Składniki:
- 1 główka kapusty włoskiej
- 2 szkl ryżu
- 500g mięsa mielonego (np. karkówki lub łopatki)
- 2-3 duże cebule
- 2-3 ząbki czosnku
- pieprz
- sól
- majeranek
- przyprawa typu vegeta
- 2 łyżki oleju
- 1 łyżka octu
- 2 szkl bulionu
Przygotowanie:
Ryż zalewamy wodą, dodajemy sól i odrobinę vegety. Gotujemy na małym ogniu około 5-10 min aż trochę nam zmięknie (najlepiej by był "al dente"). Odcedzamy i przekładamy do dużego naczynia, do przestudzenia. Cebulę z czosnkiem obieramy, drobno siekamy i szklimy na patelni z odrobiną oleju. Po usmażeniu dodajemy do ryżu. Gdy cebulę mamy już z głowy :) zabieramy się za smażenie mięsa. Po usmażeniu mięso łączymy z ryżem i całość dokładnie mieszamy przyprawiając pieprzem, solą i majerankiem.

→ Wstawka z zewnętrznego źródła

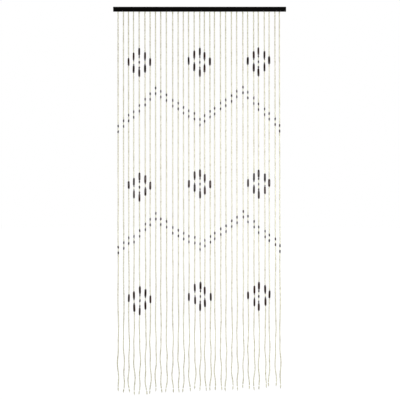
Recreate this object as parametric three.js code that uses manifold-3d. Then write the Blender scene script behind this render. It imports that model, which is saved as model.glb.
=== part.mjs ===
// A bead curtain on its head rail, in millimetres. X runs along the rail, the front faces -Y and +Z is
// up. The origin is the middle of the rail's flat back, where it lies against the wall.
import * as THREE from 'three';
import { mergeVertices } from 'three/addons/utils/BufferGeometryUtils.js';
import Module from 'manifold-3d';

const wasm = await Module();
wasm.setup();

// The rail: a wooden batten with a crowned front, chamfered edges and a stopped groove in its underside
const RAIL = { length: 900, height: 24, depth: 14, crown: 1.4, crownSteps: 8, chamfer: 1.2, endChamfer: 0.8 };
const GROOVE = { width: 5, depth: 7, endStop: 10 };

// The strip in the groove that holds the strings' roots, clear of the groove on every side
const STRIP = { clearance: 0.3, recess: 1.5 };

// The strings, counted from the left, hang in the middle of the rail's depth. Their depth is measured
// down from the rail's underside, and drop is the depth of an even string's last bead at its lower end
const STRINGS = { pitch: 28.16, leftMargin: 24.3, drop: 1970 };
const CORD = { width: 2.2 };
const NATURAL = { length: 14.4, width: 6.3, pitch: 14.7, shoulder: 3 };
const LONG = { length: 41.4, width: 11, pitch: 41.8 };

// The dark beads beside the long ones, as wide as the natural beads: short ones on a diamond's middle
// string, and round spacers on the strings next to it
const SHORT = { pitch: 12.3 };
const SPACER = { pitch: 5 };

// The last bead hangs a little apart from the others, with a knot under it
const FOOT = { gap: 4, knot: 3 };

// The long beads' outline: how far along from the middle to either end, and the share of the full width
const LONG_OUTLINE = [
  { along: -1, share: 0.62 },
  { along: -0.74, share: 0.92 },
  { along: 0, share: 1 },
  { along: 0.74, share: 0.92 },
  { along: 1, share: 0.62 },
];

// The diamonds: three rows of three, each centred on one string and spread over two neighbours on either
// side. The middles of a string's long beads lie its reach above and below the diamond's own middle. On
// the middle string two short and three small beads lie between them, on the next ones two spacers and a
// natural bead
const DIAMONDS = { strings: [5, 16, 27], levels: [262, 899, 1485] };
const REACHES = [
  { away: 0, reach: (LONG.pitch + 3 * NATURAL.pitch + 2 * SHORT.pitch) / 2 },
  { away: 1, reach: (LONG.pitch + 2 * SPACER.pitch + NATURAL.pitch) / 2 },
  { away: 2, reach: 0 },
];

// How every string hangs in its own way. root and foot: its place to the right of the even one, at the
// rail and at its foot. high, middle and low: how far its beads have slipped down along its length
const HANGS = [
  { string: 1, root: 1, foot: 2, high: -1, middle: 5, low: 3 },
  { string: 2, root: 1, foot: 3, high: 1, middle: 6, low: 10 },
  { string: 3, root: -1, foot: 2, high: -1, middle: 5, low: 10 },
  { string: 4, root: -3, foot: 1, high: -5, middle: 22, low: 23 },
  { string: 5, root: -2, foot: 2, high: -5, middle: 17, low: 21 },
  { string: 6, root: 0, foot: 5, high: 2, middle: 8, low: 22 },
  { string: 7, root: -1, foot: 0, high: -2, middle: 9, low: 18 },
  { string: 8, root: -1, foot: 1, high: -3, middle: 4, low: 4 },
  { string: 9, root: -2, foot: -1, high: -18, middle: 11, low: 12 },
  { string: 10, root: -1, foot: 1, high: -15, middle: 4, low: 8 },
  { string: 11, root: 4, foot: 5, high: -14, middle: 15, low: 11 },
  { string: 12, root: 4, foot: 6, high: -17, middle: 8, low: 11 },
  { string: 13, root: 3, foot: 6, high: -6, middle: 4, low: 9 },
  { string: 14, root: 2, foot: 6, high: -6, middle: -1, low: 4 },
  { string: 15, root: 3, foot: 8, high: 1, middle: -14, low: -8 },
  { string: 16, root: 4, foot: 8, high: 5, middle: -1, low: 1 },
  { string: 17, root: 0, foot: 4, high: 3, middle: 1, low: 2 },
  { string: 18, root: 0, foot: 5, high: -3, middle: 1, low: 1 },
  { string: 19, root: -4, foot: 0, high: 1, middle: 5, low: -1 },
  { string: 20, root: -1, foot: 2, high: -10, middle: 2, low: -2 },
  { string: 21, root: -2, foot: 1, high: -7, middle: 7, low: 3 },
  { string: 22, root: 0, foot: 4, high: -5, middle: 2, low: -4 },
  { string: 23, root: -1, foot: 3, high: -11, middle: 3, low: 0 },
  { string: 24, root: 3, foot: 7, high: -2, middle: -6, low: -12 },
  { string: 25, root: 0, foot: 4, high: -4, middle: -6, low: -7 },
  { string: 26, root: 3, foot: 7, high: -1, middle: -4, low: -1 },
  { string: 27, root: -1, foot: 4, high: -1, middle: 0, low: -4 },
  { string: 28, root: 2, foot: 9, high: -6, middle: -2, low: -15 },
  { string: 29, root: -1, foot: 1, high: -11, middle: -7, low: -22 },
  { string: 30, root: 1, foot: 6, high: -2, middle: -10, low: -23 },
  { string: 31, root: -4, foot: 1, high: -2, middle: -1, low: -12 },
];

// Waves that grow from a share of the drop towards the loose feet, by a power: across the curtain and out
// of its plane. A full wave takes length, and each string starts turn further round than the last one
const SWAYS = [
  { across: 3, outward: 2.5, length: 340, turn: 2.4, from: 0, power: 3 },
  { across: 3, outward: 1.5, length: 130, turn: 4.1, from: 0.8, power: 1.2 },
];

// Steps between the sections along a string, closer where it waves: each holds down to its depth
const STEPS = [
  { step: 160, until: 1400 },
  { step: 70, until: 1600 },
  { step: 32, until: Infinity },
];
const CLEAR_OF_BEAD = 12;

// A strand has four sides, turned so that it is as wide from the front, the side and the corners
const SIDES = 4;
const SIDE_TURN = Math.PI / 8;

const railUnderside = -RAIL.height / 2;
const stringY = -RAIL.depth / 2;
const stripTop = railUnderside + GROOVE.depth - STRIP.clearance;
const stripBottom = railUnderside + STRIP.recess;

// A closed mesh as a solid that can be joined or cut, and back
function toSolid(geometry) {
  const bare = geometry.clone();
  bare.deleteAttribute('normal');
  bare.deleteAttribute('uv');
  const merged = mergeVertices(bare, 1e-4);
  return new wasm.Manifold(new wasm.Mesh({
    numProp: 3,
    vertProperties: new Float32Array(merged.attributes.position.array),
    triVerts: new Uint32Array(merged.index.array),
  }));
}

function toGeometry(solid) {
  const { vertProperties, triVerts } = solid.getMesh();
  const geometry = new THREE.BufferGeometry();
  geometry.setAttribute('position', new THREE.BufferAttribute(vertProperties, 3));
  geometry.setIndex(new THREE.BufferAttribute(triVerts, 1));
  geometry.computeVertexNormals();
  return geometry;
}

// A box between two corners
function box(low, high) {
  const size = new THREE.Vector3().subVectors(high, low);
  const middle = new THREE.Vector3().addVectors(low, high).multiplyScalar(0.5);
  return new THREE.BoxGeometry(size.x, size.y, size.z).translate(middle.x, middle.y, middle.z);
}

// The rail's outline, seen from its end: flat back, top and underside, chamfers at the front, and
// between them an arc that stands proud by the crown
function railOutline() {
  const halfHeight = RAIL.height / 2;
  const halfChord = halfHeight - RAIL.chamfer;
  const faceY = -RAIL.depth + RAIL.crown;
  const radius = (halfChord ** 2 + RAIL.crown ** 2) / (2 * RAIL.crown);
  const spread = Math.asin(halfChord / radius);
  const outline = new THREE.Shape();
  outline.moveTo(0, -halfHeight);
  outline.lineTo(0, halfHeight);
  outline.lineTo(faceY + RAIL.chamfer, halfHeight);
  for (let step = 0; step <= RAIL.crownSteps; step += 1) {
    const angle = spread * (1 - (2 * step) / RAIL.crownSteps);
    outline.lineTo(-RAIL.depth + radius * (1 - Math.cos(angle)), radius * Math.sin(angle));
  }
  outline.lineTo(faceY + RAIL.chamfer, -halfHeight);
  outline.closePath();
  return outline;
}

function headRail() {
  const batten = new THREE.ExtrudeGeometry(railOutline(), {
    depth: RAIL.length - 2 * RAIL.endChamfer,
    bevelEnabled: true,
    bevelThickness: RAIL.endChamfer,
    bevelSize: RAIL.endChamfer,
    bevelOffset: -RAIL.endChamfer,
    bevelSegments: 1,
  });
  batten.translate(0, 0, -RAIL.length / 2 + RAIL.endChamfer);
  const alongRail = new THREE.Matrix4().makeBasis(
    new THREE.Vector3(0, 1, 0),
    new THREE.Vector3(0, 0, 1),
    new THREE.Vector3(1, 0, 0),
  );
  batten.applyMatrix4(alongRail);
  const halfGroove = RAIL.length / 2 - GROOVE.endStop;
  const groove = box(
    new THREE.Vector3(-halfGroove, stringY - GROOVE.width / 2, railUnderside - 1),
    new THREE.Vector3(halfGroove, stringY + GROOVE.width / 2, railUnderside + GROOVE.depth),
  );
  return toGeometry(toSolid(batten).subtract(toSolid(groove)));
}

// How far down a string's beads have slipped at a depth: a curve through its three values
function slipAt(hang, depth) {
  const t = depth / STRINGS.drop;
  return hang.high * (1 - t) * (1 - 2 * t) + hang.middle * 4 * t * (1 - t) + hang.low * t * (2 * t - 1);
}

// Where a string's middle line lies at a depth
function stringAt(hang, depth) {
  const t = Math.max(depth, 0) / STRINGS.drop;
  const even = -RAIL.length / 2 + STRINGS.leftMargin + (hang.string - 1) * STRINGS.pitch;
  const x = even + hang.root + (hang.foot - hang.root) * t;
  const place = new THREE.Vector3(x, stringY, railUnderside - depth);
  for (const sway of SWAYS) {
    const growth = Math.max((t - sway.from) / (1 - sway.from), 0) ** sway.power;
    const phase = (2 * Math.PI * depth) / sway.length + sway.turn * hang.string;
    place.x += sway.across * growth * Math.sin(phase);
    place.y += sway.outward * growth * Math.cos(phase);
  }
  return place;
}

// The depths of the middles of a string's long beads
function longBeads(hang) {
  const found = [];
  for (const centre of DIAMONDS.strings) {
    const row = REACHES.find(({ away }) => away === Math.abs(hang.string - centre));
    if (!row) continue;
    for (const level of DIAMONDS.levels) {
      const middle = level + slipAt(hang, level);
      if (row.reach > 0) found.push(middle - row.reach, middle + row.reach);
      else found.push(middle);
    }
  }
  return found;
}

// The sections of one strand from its root to its foot: depth and width
function sectionsOf(hang) {
  const beads = longBeads(hang);
  const lastLow = STRINGS.drop + hang.low;
  const lastHigh = lastLow - NATURAL.length;
  const othersLow = lastHigh - FOOT.gap;
  const sections = [
    { depth: railUnderside - (stripTop + stripBottom) / 2, width: CORD.width },
    { depth: 0, width: CORD.width },
    { depth: NATURAL.shoulder, width: NATURAL.width },
    { depth: othersLow - NATURAL.shoulder, width: NATURAL.width },
    { depth: othersLow, width: CORD.width },
    { depth: lastHigh, width: CORD.width },
    { depth: lastHigh + NATURAL.shoulder, width: NATURAL.width },
    { depth: lastLow - NATURAL.shoulder, width: NATURAL.width },
    { depth: lastLow, width: CORD.width },
    { depth: lastLow + FOOT.knot, width: CORD.width },
  ];
  for (const middle of beads) {
    for (const { along, share } of LONG_OUTLINE) {
      sections.push({ depth: middle + (along * LONG.length) / 2, width: LONG.width * share });
    }
  }
  const clear = LONG.length / 2 + CLEAR_OF_BEAD;
  const stepAt = (depth) => STEPS.find(({ until }) => depth < until).step;
  for (let depth = stepAt(0); depth < othersLow - CLEAR_OF_BEAD; depth += stepAt(depth)) {
    const at = depth;
    if (beads.every((middle) => Math.abs(middle - at) > clear)) {
      sections.push({ depth: at, width: NATURAL.width });
    }
  }
  return sections.sort((a, b) => a.depth - b.depth);
}

// A closed strand: a ring of corners at each section, joined by its sides, and a cap at each end
function strand(hang) {
  const sections = sectionsOf(hang);
  const corners = [];
  const faces = [];
  for (const { depth, width } of sections) {
    const middle = stringAt(hang, depth);
    const radius = width / 2 / Math.cos(SIDE_TURN);
    for (let side = 0; side < SIDES; side += 1) {
      const angle = SIDE_TURN + (2 * Math.PI * side) / SIDES;
      corners.push(middle.x + radius * Math.cos(angle), middle.y + radius * Math.sin(angle), middle.z);
    }
  }
  for (let ring = 0; ring < sections.length - 1; ring += 1) {
    for (let side = 0; side < SIDES; side += 1) {
      const next = (side + 1) % SIDES;
      const [a, b] = [ring * SIDES + side, ring * SIDES + next];
      faces.push(a, a + SIDES, b, b, a + SIDES, b + SIDES);
    }
  }
  const last = (sections.length - 1) * SIDES;
  faces.push(0, 1, 2, 0, 2, 3);
  faces.push(last, last + 2, last + 1, last, last + 3, last + 2);
  const geometry = new THREE.BufferGeometry();
  geometry.setAttribute('position', new THREE.Float32BufferAttribute(corners, 3));
  geometry.setIndex(faces);
  return geometry;
}

// All strands, with their roots in the strip that lies in the rail's groove
function beadStrings() {
  const halfLength = RAIL.length / 2 - GROOVE.endStop - STRIP.clearance;
  const halfWidth = GROOVE.width / 2 - STRIP.clearance;
  let solid = toSolid(box(
    new THREE.Vector3(-halfLength, stringY - halfWidth, stripBottom),
    new THREE.Vector3(halfLength, stringY + halfWidth, stripTop),
  ));
  for (const hang of HANGS) {
    solid = solid.add(toSolid(strand(hang)));
  }
  return toGeometry(solid);
}

const blackWood = new THREE.MeshStandardMaterial({ color: 0x16120f, roughness: 0.42, metalness: 0 });
const paleWood = new THREE.MeshStandardMaterial({ color: 0xddd3b4, roughness: 0.6, metalness: 0 });

const rail = new THREE.Mesh(headRail(), blackWood);
rail.name = 'head_rail';

const strings = new THREE.Mesh(beadStrings(), paleWood);
strings.name = 'bead_strings';

const curtain = new THREE.Group();
curtain.add(rail, strings);

export default curtain;
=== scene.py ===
"""A door curtain of wooden beads on a black head rail, dressed around its solids.

Every length is in metres. X runs along the rail, the front faces -Y and Z is up. Depths are measured
down from the rail's underside.
"""

import math

import bpy
import numpy as np
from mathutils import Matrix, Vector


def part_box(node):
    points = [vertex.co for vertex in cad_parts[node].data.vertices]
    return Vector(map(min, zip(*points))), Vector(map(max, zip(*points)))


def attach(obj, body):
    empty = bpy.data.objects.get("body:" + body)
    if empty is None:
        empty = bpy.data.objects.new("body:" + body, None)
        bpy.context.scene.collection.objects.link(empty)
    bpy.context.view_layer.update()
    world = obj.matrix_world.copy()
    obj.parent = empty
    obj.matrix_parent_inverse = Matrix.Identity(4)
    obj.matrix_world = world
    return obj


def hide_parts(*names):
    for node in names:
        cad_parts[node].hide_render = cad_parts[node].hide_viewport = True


bl_info = {
    "name": "Bead curtain",
    "version": (1, 0, 0),
    "blender": (4, 5, 0),
    "location": "3D View > Sidebar > Curtain",
    "description": "Threads a door curtain of wooden beads on its head rail",
    "category": "Add Mesh",
}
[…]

W dużym, najlepiej głębokim garnku gotujemy wodę. Wkładamy główkę kapusty obdartą z wierzchnich liści (wykorzystamy je do wyłożenia dna naczynia żaroodpornego i przykrycia gołąbków) i pozbawioną tzw. "głąba". Dodajemy do wrzątku odrobinę octu, by liście kapusty nam się nie rozpadały i gotujemy stopniowo ściągając pojedyncze liście. Gdy liście przestygną ścinamy ich zgrubiałą część łodygi(główny nerw) lub rozbijamy lekko tłuczkiem. Farsz nakładamy na środek każdego liścia a boki składamy do środka. Całość ciasno zwijam w roladkę, tak by nam nic nie wypływało. Dno dużego rondla, naczynia żaroodpornego lub brytfanny (co kto ma) wykładamy liśćmi kapusty. Gołąbki układamy ciasno obok siebie, warstwa po warstwie. Bulion podgrzewamy i zalewamy nim gołąbki(tak do 1/2 wysokości). Na wierzchu kładziemy pozostałe liście kapusty. Całość przykrywamy pokrywką i wstawiamy do piekarnika nagrzanego do 180 st.C na około 1,5 - 2 godziny sprawdzając od czasu do czasu, czy nasze liście są już miękkie i lekko zrumienione - jeśli nie pieczemy trochę dłużej. Gotowe gołąbki podajemy na ciepło z sosem pomidorowym lub grzybowym.